The Seller originally held NOK 1,231,638,153 of the CB. However, the Seller tendered NOK 615,819,077 of the CB in the CB Buy-Back (50% of its original holding) and converted its remaining NOK 615,819,076 of the CB in the CB Conversion (50% of its original holding) resulting in an ownership of 65,582,436 shares in the Company which equals approx. 6.26% of the shares outstanding.

 

The official presser read as,

The Seller is contemplating selling up to 65,582,436 shares in the Company (the "Offer Shares") which equals up to approx. 6.26% of the shares outstanding.

The Seller reserves the right, in its sole discretion, to amend the number of Offer Shares sold or to sell no Offer Shares at all. If the demand and price in the Offering is satisfactory, the Seller may thus sell its entire shareholding in the Company.

 

As per the release, the price in the Offering will be set through an accelerated bookbuilding process and will be denominated in NOK.

 

The bookbuilding period in the Offering will commence immediately following the publication of this announcement (3 June 2025) and will close on 4 June 2025 at 08:00 CEST.

 

The Managers may, in their sole discretion, extend, shorten or close the bookbuilding period at any time and for any reason without notice.

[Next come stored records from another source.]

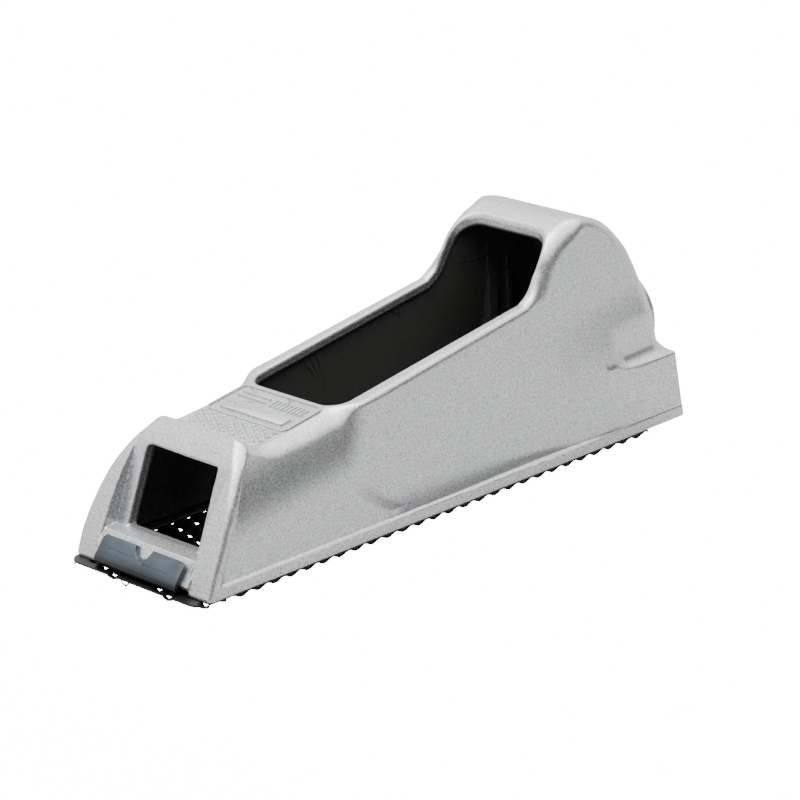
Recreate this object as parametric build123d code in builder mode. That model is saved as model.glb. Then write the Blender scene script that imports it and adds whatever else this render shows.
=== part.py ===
"""Shaping plane with a perforated rasp blade.

A die-cast body carries a thin toothed blade on its sole.  The blade hooks over a
bar at the toe and is drawn tight by a screw at the heel.

Frame: +X from toe to heel, +Z up, origin at the middle of the footprint, on the
plane of the tooth tips.  Every size is in millimetres.
"""
import os
from math import hypot

from build123d import *

os.makedirs("parts", exist_ok=True)

# ---------------------------------------------------------------- driving sizes
BODY_LENGTH = 152.2        # casting, toe to heel along the sole
BODY_WIDTH = 44.0          # casting, across the bottom ledge
DECK_HEIGHT = 29.65        # rim above the sole, at the front of the top opening
RIM_RISE = 9.05            # rim climbs this much by the foot of the hump
HUMP_HEIGHT = 54.75        # top of the palm rest above the sole
HUMP_LENGTH = 49.2         # from the end of the rim to the heel
CROWN_RADIUS = 5.0         # shoulders of the palm rest
LIP_HEIGHT = 29.1          # finger stop above the sole
WALL = 2.7                 # side walls and roof
SIDE_LEAN = 5.6            # how far each side leans in by the top of the hump

LEDGE_HEIGHT = 2.5         # raised band along the bottom of the sides
LEDGE_PROUD = 0.8

FACE_REACH = 18.2          # the nose face leans back this far by the lip
FACE_BULGE = 2.5           # and is this much rounder than a flat face
LIP_DEPTH = 1.3
LIP_RAMP = 5.0             # behind the lip, down to the deck
LIP_HALF_WIDTH = 13.5

WINDOW_WIDTH = 22.8        # chip window in the nose
WINDOW_SILL = 7.4
WINDOW_TOP = 24.3
PANEL_FOOT = 3.3           # recessed panel round the window, at the sole
PANEL_RUN = 0.415          # and how far it leans back for each millimetre up
PANEL_HALF_WIDTH = 15.0

OPENING_FRONT = 45.5       # top opening, from the toe
OPENING_REAR = 36.9        # and from the heel
OPENING_WIDTH = 28.4
OPENING_FRONT_RADIUS = 4.7
OPENING_REAR_RADIUS = 6.2

HEEL_LAND = 10.6           # solid end of the sole, behind the blade
BACK_WALL = 5.0            # back of the hump, where the screw passes
BAR_DEPTH = 8.6            # hook bar at the toe, front to back

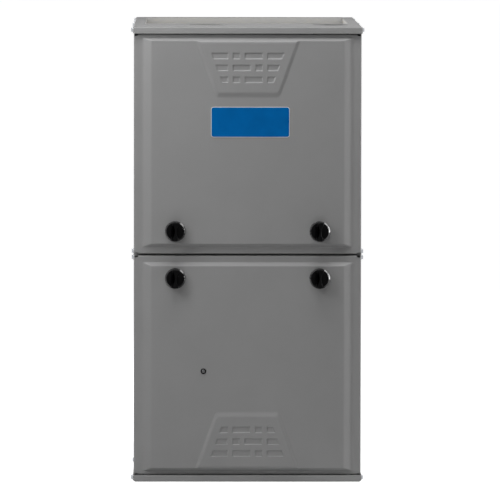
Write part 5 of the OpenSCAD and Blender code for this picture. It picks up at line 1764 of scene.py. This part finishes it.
@dataclass
class BladedWheel:
    """Fan wheel with turned rings, disc and hub, and forward-curved blades set round by Geometry Nodes."""

    palette: Palette
    node: str
    slot: Slot
    axis: str
    blades: int
    blade_inner: float
    blade_length: float
    blade_thick: float
    blade_curl: float
    profile: list[Outline]
    blade_span: tuple[float, float]
    sides: int = 72
    blade_columns: int = 6

    def build(self) -> None:
        """Make the wheel."""
        x, y, z = middle_mm(self.node)
        metal = self.palette.of(self.slot)
        centre = {"X": (0.0, y, z), "Y": (x, 0.0, z)}[self.axis]
        parts = [lathe(run, centre, self.axis, metal, self.sides) for run in self.profile]
        parts.append(self.blade_ring(centre, metal))
        settle(join(self.node + "_finished", parts), BODIES[self.node], self.slot, self.node, sharp=35)

    def blade_ring(self, centre: Point, metal: Material) -> Piece:
        """Set the blades round the wheel.

        Args:
            centre: Place of the axis in mm.
            metal: Their material.

        Returns:
            All blades as one mesh.
        """
        start, end = self.blade_span
        recipe = NodeRecipe(self.node + "_blades", Count=self.blades, Inner=self.blade_inner * MM,
                            Length=self.blade_length * MM, Thickness=self.blade_thick * MM,
                            Curl=self.blade_curl * MM, Span=(end - start) * MM)
        count, length = recipe.size("Count"), recipe.size("Length")
        share = recipe.math("ADD", recipe.math("DIVIDE", recipe.along(), length), 0.5)
        bend = recipe.math("MULTIPLY", recipe.math("MULTIPLY", share, share), recipe.size("Curl"))
        curled = recipe.bent_plate("Length", "Span", self.blade_columns, bend)
        reach = recipe.math("ADD", recipe.size("Inner"), recipe.math("MULTIPLY", length, 0.5))
        blade = recipe.add("Transform", Geometry=curled, Translation=recipe.vector(x=reach))
        row = recipe.add("MeshLine", Count=count, Offset=(0.0, 0.0, 0.0))
        number = recipe.add("InputIndex").outputs[0]
        turn = recipe.vector(z=recipe.math("MULTIPLY", number, recipe.math("DIVIDE", 2 * math.pi, count)))
        recipe.spread(row.outputs["Mesh"], blade.outputs[0], turn, metal)
        piece = recipe.run(mesh_object(self.node + "_blade_ring", [(0, 0, 0)], [], metal))
        lie_down = Matrix.Rotation(math.pi / 2, 4, "Y" if self.axis == "X" else "X")
        offset = Vector(centre)
        offset["XYZ".index(self.axis)] += (start + end) / 2
        piece.data.transform(Matrix.Translation(offset * MM) @ lie_down)
        return piece


def disc(inner: float, outer: float, start: float, end: float, edge: float = 0.3) -> Outline:
    """Closed profile of a turned disc or ring with broken edges.

    Args:
        inner: Radius of its hole, or 0.
        outer: Its radius.
        start: Where it starts along the axis.
        end: Where it ends.
        edge: Size of the broken edges.

    Returns:
        The profile for a lathe.
    """
    rim = [(outer - edge, start), (outer, start + edge), (outer, end - edge), (outer - edge, end)]
    if inner:
        return [(inner, start), *rim, (inner, end)]
    return [(0, start), *rim, (0, end)]


@dataclass
class AirWheels:
    """The blower's double-inlet wheel and the inducer's wheel."""

    palette: Palette
    blower_blades: int = 44
    ring_wide: float = 9.0
    ring_thick: float = 4.0
    inducer_blades: int = 30
    shaft_radius: float = 3.95
    hub_radius: float = 9.0
    motor_boss: float = 8.0
    wheel_gap: float = 12.0
    wheel_width: float = 28.0

    def build(self) -> None:
        """Make both wheels."""
        low, high = box_mm("blower_wheel")
        r, half = (high.z - low.z) / 2, (high.x - low.x) / 2
        thick = self.ring_thick
        rings = [disc(r - self.ring_wide, r, s, s + thick, 0.8) for s in (-half, half - thick)]
        web = [(6.6, -20), (16, -20), (16, -1.2), (24, -0.8), (r - 1, -0.8), (r - 1, 0.8), (24, 0.8), (16, 1.2),
               (16, 20), (6.6, 20)]
        BladedWheel(self.palette, "blower_wheel", Slot.ZINC, "X", self.blower_blades, r - 20, 18, 0.8, 2.9,
                    [*rings, web], (-half + 1, half - 1)).build()
        low, high = box_mm("inducer_wheel")
        start = box_mm("inducer_housing")[0].y + self.motor_boss + self.wheel_gap
        r, end = (high.x - low.x) / 2, start + self.wheel_width
        shaft = disc(0, self.shaft_radius, low.y, start + 2, 0.6)
        hub = disc(0, self.hub_radius, start - 0.5, start + 16, 0.8)
        BladedWheel(self.palette, "inducer_wheel", Slot.STAINLESS, "Y", self.inducer_blades, r - 13, 12, 0.8, 2.4,
                    [disc(0, r, start, start + 2), disc(r - 14, r, end - 2, end), shaft, hub],
                    (start + 1, end - 1)).build()


@dataclass
class CoilFins:
    """Thin rippled fins on the condensing coil, set out by Geometry Nodes."""

    palette: Palette
    pitch: float = 3.2
    thick: float = 0.35
    ripple: float = 0.7
    waves: float = 10.0
    columns: int = 33

    def build(self) -> None:
        """Make all fins as one piece."""
        low, high = box_mm("coil_fins")
        width = high.x - low.x
        count = round((high.y - low.y - self.thick - 2 * self.ripple) / self.pitch) + 1
        recipe = NodeRecipe("coil_fins", Count=count, Width=width * MM, Height=(high.z - low.z) * MM,
                            Thickness=self.thick * MM, Pitch=self.pitch * MM, Ripple=self.ripple * MM,
                            Wave=2 * math.pi * self.waves / (width * MM))
        wave = recipe.math("SINE", recipe.math("MULTIPLY", recipe.along(), recipe.size("Wave")), 0.0)
        lift = recipe.math("MULTIPLY", wave, recipe.size("Ripple"))
        fin = recipe.bent_plate("Width", "Height", self.columns, lift)
        row = recipe.add("MeshLine", Count=recipe.size("Count"), Offset=recipe.vector(y=recipe.size("Pitch")))
        metal = self.palette.of(Slot.ALUMINIZED)
        recipe.spread(row.outputs["Mesh"], fin, (0.0, 0.0, 0.0), metal)
        piece = recipe.run(mesh_object("coil_fins_finished", [(0, 0, 0)], [], metal))
        x, _, z = middle_mm("coil_fins")
        piece.data.transform(Matrix.Translation(Vector((x, low.y + self.thick / 2 + self.ripple, z)) * MM))
        settle(piece, "cabinet", Slot.ALUMINIZED, "coil_fins", sharp=35)


# --- Light, floor and camera ---


@dataclass(frozen=True)
class Lamp:
    """A soft rectangular lamp: where it hangs, what it points at, its size and power."""

    name: str
    place: Point
    target: Point
    width: float
    height: float
    power: float

    def build(self) -> None:
        """Hang the lamp."""
        light = bpy.data.lights.new(self.name, "AREA")
        light.shape = "RECTANGLE"
        light.size = self.width
        light.size_y = self.height
        light.energy = self.power
        lamp = linked(self.name, light)
        lamp.location = self.place
        lamp.rotation_euler = (Vector(self.target) - Vector(self.place)).to_track_quat("-Z", "Y").to_euler()


LAMPS = (
    Lamp("overhead", (-0.5, -1.6, 2.8), (0.0, -0.36, 0.5), 1.2, 0.8, 12.0),
    Lamp("steep", (0.0, -0.85, 2.2), (0.0, -0.36, 0.8), 1.4, 0.4, 20.0),
    Lamp("mid_front", (-0.9, -2.2, 2.1), (0.0, -0.36, 0.5), 0.8, 0.6, 1.0),
    Lamp("near_left", (-1.0, -1.05, 1.25), (-0.1, -0.36, 0.55), 0.3, 0.9, 11.0),
    Lamp("right_edge", (2.4, -0.19, 0.9), (0.2, -0.36, 0.45), 0.36, 1.6, 37.0),
    Lamp("upper_right", (1.3, -0.06, 1.85), (0.1, -0.3, 0.5), 1.0, 1.0, 22.0),
    Lamp("back_fill", (-1.8, 2.1, 1.5), (0.0, 0.2, 0.45), 1.0, 1.0, 40.0),
)


@dataclass
class Studio:
    """White floor and surroundings with soft lamps."""

    floor_size: float = 80.0
    floor_white: Colour = (0.6, 0.6, 0.6)
    floor_roughness: float = 0.9
    world_grey: float = 0.02
    floor_glow: float = 0.74
    glow_start: float = 0.7
    glow_end: float = 2.6

    def build(self) -> None:
        """Make the floor, the world and the lamps."""
        self.floor()
        self.world()
        for lamp in LAMPS:
            lamp.build()

    @staticmethod
    def seen_directly(tree: bpy.types.NodeTree) -> Socket:
        """Tell rays that show a surface from rays that light up others.

        Args:
            tree: The tree that asks.

        Returns:
            1 for rays from the camera, from mirrors and through glass, else 0.
        """
        rays = tree.nodes.new("ShaderNodeLightPath").outputs
        seen = combine(tree, "MAXIMUM", rays["Is Camera Ray"], rays["Is Glossy Ray"])
        return combine(tree, "MAXIMUM", seen, rays["Is Transmission Ray"])

    def mixed(self, tree: bpy.types.NodeTree, unseen: Socket, seen: Socket) -> Socket:
        """Show one shader where it is seen directly and another one elsewhere."""
        mix = add_node(tree, "ShaderNodeMixShader", {0: self.seen_directly(tree), 1: unseen, 2: seen})
        return mix.outputs["Shader"]

    def floor(self) -> None:
        """White floor that keeps the object's shadow and is plain white further out."""
        half = self.floor_size / 2
        s = Shader("studio_floor")
        s.surface(self.floor_white, self.floor_roughness, None, specular=0.0)
        distance = add_node(s.tree, "ShaderNodeVectorMath", {0: s.coordinates})
        distance.operation = "LENGTH"
        glow = s.new("MapRange", Value=distance.outputs["Value"], From_Min=self.glow_start, From_Max=self.glow_end,
                     To_Min=self.floor_glow, To_Max=1.0)
        white, plain = s.new("Emission", Strength=glow.outputs["Result"]), s.bsdf.outputs["BSDF"]
        both = add_node(s.tree, "ShaderNodeAddShader", {0: plain, 1: white.outputs["Emission"]})
        mix = self.mixed(s.tree, plain, both.outputs["Shader"])
        s.link(mix, s.tree.nodes["Material Output"].inputs["Surface"])
        corners = [(-half, -half, 0), (half, -half, 0), (half, half, 0), (-half, half, 0)]
        plane = mesh_object("studio_floor_plane", corners, [[0, 1, 2, 3]], s.material, smooth=False)

    def world(self) -> None:
        """White where it is seen, a plain grey glow on everything else."""
        world = bpy.data.worlds.new("studio_world")
        bpy.context.scene.world = world
        world.use_nodes = True
        tree = world.node_tree
        tree.nodes.clear()
        skies = [add_node(tree, "ShaderNodeBackground", {"Color": (1, 1, 1, 1), "Strength": strength}).outputs[0]
                 for strength in (self.world_grey, 1.0)]
        add_node(tree, "ShaderNodeOutputWorld", {"Surface": self.mixed(tree, *skies)})


@dataclass
class PhotoCamera:
    """A long lens far in front, a little to the left and above the middle."""

    image_width: float = 500.0
    focal_px: float = 6297.7
    sensor: float = 36.0
    side: float = -0.1195
    distance: float = 12.259
    height: float = 1.2252
    yaw: float = -0.5804
    pitch: float = -3.5992
    roll: float = -0.0856
    near: float = 0.1
    far: float = 200.0

    def build(self) -> None:
        """Make the camera and use it."""
        camera = bpy.data.cameras.new("photo_camera")
        camera.sensor_width = self.sensor
        camera.lens = self.focal_px / self.image_width * self.sensor
        camera.clip_start = self.near
        camera.clip_end = self.far
        eye = linked("photo_camera", camera)
        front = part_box("base_tray")[0].y
        turn = (Matrix.Rotation(math.radians(self.yaw), 4, "Z")
                @ Matrix.Rotation(math.radians(self.pitch), 4, "X")
                @ Matrix.Rotation(math.radians(self.roll), 4, "Y")
                @ Matrix.Rotation(math.radians(90), 4, "X"))
        eye.matrix_world = Matrix.Translation((self.side, front - self.distance, self.height)) @ turn
        bpy.context.scene.camera = eye


def set_view() -> None:
    """Use the plain Standard view transform."""
    bpy.context.scene.view_settings.view_transform = "Standard"


def main() -> None:
    """Build every piece in order, then the light and the camera."""
    logging.basicConfig(level=logging.INFO, format="%(name)s: %(message)s")
    set_view()
    PhotoCamera().build()
    palette = Palette()
    palette.dress_frame()
    for place in DoorPlace:
        PressedDoor(place, palette).build()
    for row in ("upper", "lower"):
        for side in ("left", "right"):
            DoorKnob(f"knob_{row}_{side}", palette).build()
    BlankPlate(palette).build()
    SightGlass(palette).build()
    Casing(palette).build()
    TopPlate(palette, "top_plate", False).build()
    BaseTray(palette, "base_tray", True).build()
    SideScrews(palette).build()
    HolePlugs(palette).build()
    RoundedParts(palette).build()
    AirWheels(palette).build()
    CoilFins(palette).build()
    Studio().build()


if __name__ == "__main__":
    main()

If the bookbuilding period is extended, shortened or closed, the other dates referred to herein may be changed accordingly.

 

The Offering is expected to be priced and allocated before 09:00 CEST on 4 June 2025 (T). The settlement in the Offering will be conducted on a normal delivery-versus-payment basis (DVP T+2). The Offer Shares will be tradable on Euronext Oslo Børs (main regulated list on the Oslo Stock Exchange) from T.

 

The Seller will enter into a 45-day customary lock-up with the Managers, applicable from completion of the Offering, comprising any shares the Seller holds in the Company which are not sold as part of the Offering.

 

The minimum order and allocation in the Offering have been set to the NOK equivalent of EUR 100,000. The Managers may, however, offer and allocate an amount below the NOK equivalent of EUR 100,000 in the Offering to the extent exemptions from the prospectus requirements, in accordance with Regulation (EU) 2017/1129, are available.

 

The Seller will receive the net proceeds from the Offering. The Company will not receive any proceeds from the Offering.

 

In another development, Norwegian has announced an agreement to buy ten Boeing 737-800 aircraft that are currently a part of its leased fleet. The transaction is expected to close in the first quarter of 2025.

 

On completion of the transaction, Norwegian expects to record a non-recurring gain of approximately NOK 570 million. This gain reflects the pricing the company has been able to achieve for the aircraft and the corresponding reduction of existing lease liabilities.